Olivia Manning - Palestine

Palestine

The couple were to spend three years in Jerusalem. On arrival, Manning approached the Palestine Post for a job, and was soon appointed a reviewer. Between 1943 and 1944 she served as press assistant at Jerusalem's Public Information office, and then moved to the same position at the British Council office in Jerusalem. Manning continued to work on her book about Stanley and Emin Pasha, and took advantage of army drivers who were willing to give lifts to civilians; she visited Palestine, Petra and Damascus, gathering material for future works.
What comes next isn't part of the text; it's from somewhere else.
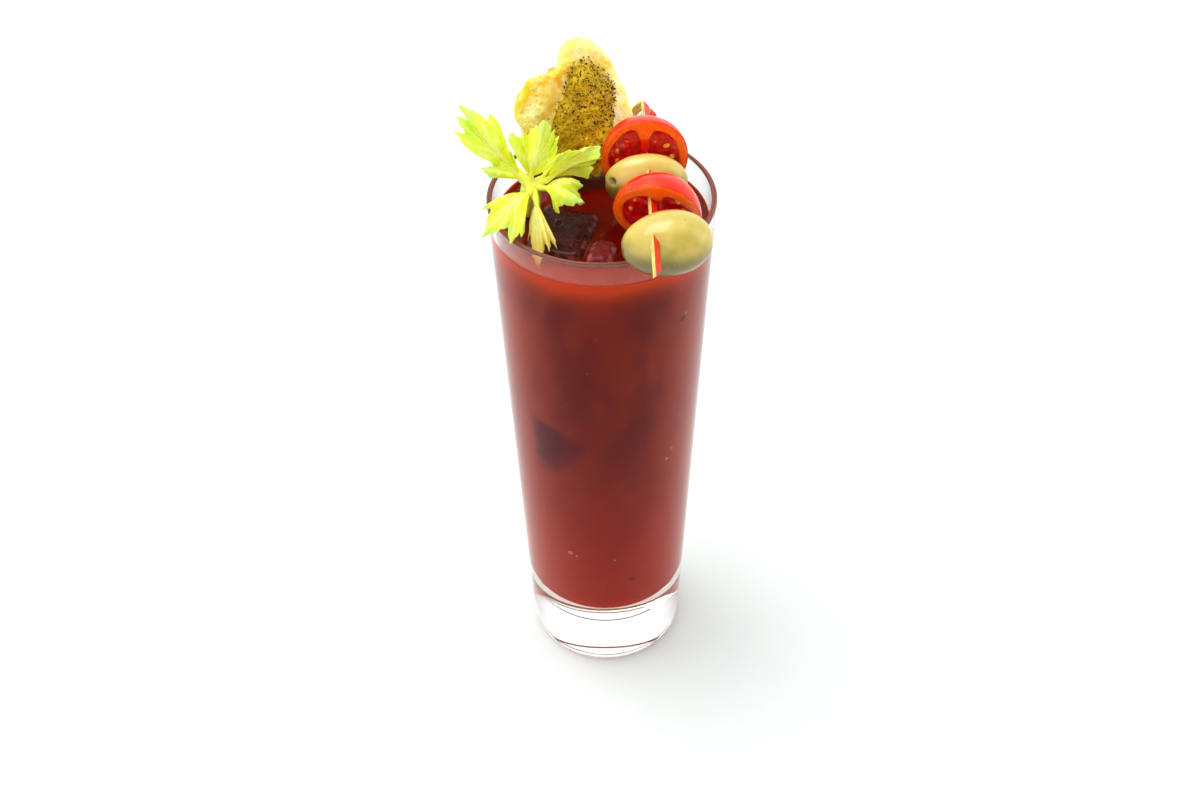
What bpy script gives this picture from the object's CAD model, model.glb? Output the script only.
"""Bloody mary in its tall glass: fine meshes, finishes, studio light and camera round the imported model.

Metres, +Z up. The origin is the centre of the glass's foot, +X is to the right and +Y away from the viewer.
"""

from __future__ import annotations

import itertools
import logging
import math
from dataclasses import dataclass, field
from enum import Enum

import bmesh
import bpy
import numpy as np
from mathutils import Matrix, Vector


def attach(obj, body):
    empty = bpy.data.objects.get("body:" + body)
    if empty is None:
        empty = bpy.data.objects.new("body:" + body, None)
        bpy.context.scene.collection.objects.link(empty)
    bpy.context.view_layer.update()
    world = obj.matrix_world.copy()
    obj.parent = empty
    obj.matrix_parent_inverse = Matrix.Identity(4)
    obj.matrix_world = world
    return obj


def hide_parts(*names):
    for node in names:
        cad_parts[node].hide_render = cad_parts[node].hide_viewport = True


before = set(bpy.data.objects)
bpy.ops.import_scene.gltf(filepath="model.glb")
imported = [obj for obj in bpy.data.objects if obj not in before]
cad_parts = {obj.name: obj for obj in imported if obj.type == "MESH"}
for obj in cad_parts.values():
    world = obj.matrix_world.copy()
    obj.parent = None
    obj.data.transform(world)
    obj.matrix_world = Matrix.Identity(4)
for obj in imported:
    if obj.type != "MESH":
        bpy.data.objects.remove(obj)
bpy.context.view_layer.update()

MM = 0.001
LEVEL = 156.7
log = logging.getLogger("bloody_mary")

Array = np.ndarray
Material = bpy.types.Material
Socket = bpy.types.NodeSocket
Colour = tuple[float, float, float]
Point = tuple[float, float, float]
Place = tuple[float, float]


class Slot(Enum):
    """The record's material slots."""

    GLASS = "clear_glass"
    JUICE = "tomato_juice"
    ICE = "stained_ice"
    TOAST = "toasted_bread"
    PASTE = "herb_paste"
    CELERY = "celery_leaf"
    PICK = "painted_bamboo"
    OLIVE = "green_olive"
    TOMATO = "cherry_tomato"


# Arrays and fields


def unit(vectors: Array) -> Array:
    """Vectors scaled to length one along the last axis."""
    return vectors / np.maximum(np.linalg.norm(vectors, axis=-1, keepdims=True), 1e-12)


def ease(x: Array, low: float, high: float) -> Array:
    """0 below low, 1 above high and 3t^2 - 2t^3 between, where t is the share of the way.

    Args:
        x: Values to read.
        low: Where the rise starts.
        high: Where it ends.

    Returns:
        The eased values.
    """
    t = np.clip((x - low) / (high - low), 0.0, 1.0)
    return t * t * (3.0 - 2.0 * t)


def rotation(axis: str, degrees: float) -> Array:
    """Matrix of a turn about one axis."""
    return np.array(Matrix.Rotation(math.radians(degrees), 3, axis))


def arc(centre: Place, radius: float, start: float, end: float, count: int) -> Array:
    """Points centre + radius * (cos a, sin a), for an angle a from start to end degrees.

    Args:
        centre: Centre as (radius, height).
        radius: Radius of the arc.
        start: First angle in degrees.
        end: Last angle in degrees.
        count: Number of points.

    Returns:
        An array of (radius, height) rows.
    """
    turn = np.radians(np.linspace(start, end, count))
    return np.stack([centre[0] + radius * np.cos(turn), centre[1] + radius * np.sin(turn)], axis=-1)


def around(r: Array | float, turn: Array, z: Array | float) -> Array:
    """Points (r cos a, r sin a, z) at angles a about Z."""
    return np.stack([r * np.cos(turn), r * np.sin(turn), z + 0.0 * turn], axis=-1)


def revolve(profile: Array, turns: int) -> Array:
    """Profile rows (r, z) carried round Z in even steps.

    Args:
        profile: Rows of (radius, height).
        turns: Number of columns round the axis.

    Returns:
        A grid of points, rows by columns by 3.
    """
    turn = np.linspace(0.0, 2.0 * np.pi, turns, endpoint=False)
    return around(profile[:, :1], turn, profile[:, 1:])


def front_and_back(front: Array, back: Array) -> Array:
    """Rows of a front from its middle out to the rim, then those of its back from the rim in."""
    return np.concatenate([front, back[-2::-1]])


def top_and_bottom(top: Array, bottom: Array) -> Array:
    """Columns of a top sheet and back along its bottom sheet, as one closed band."""
    return np.concatenate([top, bottom[:, ::-1]], axis=1)


def closed_curve(corners: Array, shares: Array) -> Array:
    """Closed cubic through corner points, each stretch blended from the four corners round it.

    Args:
        corners: Corner points, n by 2.
        shares: Shares of the way round, from 0 to 1.

    Returns:
        One point for each share.
    """
    place = (shares % 1.0) * len(corners)
    index = np.floor(place).astype(int)
    t = (place - index)[..., None]
    a, b, c, d = (corners[(index + k) % len(corners)] for k in (-1, 0, 1, 2))
    return 0.5 * (2 * b + (c - a) * t + (2 * a - 5 * b + 4 * c - d) * t**2 + (3 * b - a - 3 * c + d) * t**3)


class Noise:
    """Smooth random field: a repeating lattice of numbers, eased between the corners of each cell."""

    cells = 24

    def __init__(self, seed: int) -> None:
        """Fill the lattice with numbers from -1 to 1."""
        self.lattice = np.random.default_rng(seed).uniform(-1.0, 1.0, (self.cells,) * 3)

    def at(self, points: Array, size: float) -> Array:
        """Value at each point for cells of one size: corner values times the eased share of each axis.

        Args:
            points: Points in millimetres, any shape by 3.
            size: Edge of a cell in millimetres.

        Returns:
            Values from -1 to 1.
        """
        place = points / size + 100.0
        cell = np.floor(place).astype(int)
        t = ease(place - cell, 0.0, 1.0)
        total = np.zeros(points.shape[:-1])
        for corner in itertools.product((0, 1), repeat=3):
            index = np.moveaxis((cell + corner) % self.cells, -1, 0)
            total += np.prod(np.where(corner, t, 1.0 - t), axis=-1) * self.lattice[tuple(index)]
        return total

    def layered(self, points: Array, size: float, layers: int = 3) -> Array:
        """Sum of fields whose cells and heights halve from layer to layer."""
        return sum(self.at(points + 7.3 * k, size / 2**k) / 2**k for k in range(layers))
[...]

In 1944, Manning became pregnant; the couple were overjoyed and Manning relaxed, becoming less critical of others, including her own mother, with whom she had long had a difficult relationship. Uncharacteristically, she rested, walked, painted and even knitted. In the seventh month, however, the baby died in utero, and as was the practice at the time, Manning was obliged to wait two difficult months to deliver her dead child. "I am like a walking cemetery", she sorrowfully repeated during this period. Grief-stricken, Manning became paranoid, constantly afraid that Reggie would be assassinated. Reggie decided that she was having a nervous breakdown, and in October 1944 accompanied her to Cyprus for a month's holiday. Returning to Jerusalem, she was still far from well, and the poet Louis Lawler noticed the discontent of this "strange and difficult woman", and Reggie's "wonderfully patient" behaviour, despite Manning calling her husband by his last name throughout the period. Manning never fully recovered from her loss, and was rarely to talk or write of it. She was unable to have further children and in the future directed her maternal feelings towards animals, especially cats.

During her time in the Middle East, Manning had picked up amoebic dysentery, which led to several admissions to hospitals in Cairo and Palestine. When the war in Europe ended in May 1945, her state of health led the couple to decide that Manning should return to England earlier than Reggie. They travelled to Suez together, where she sailed for home alone.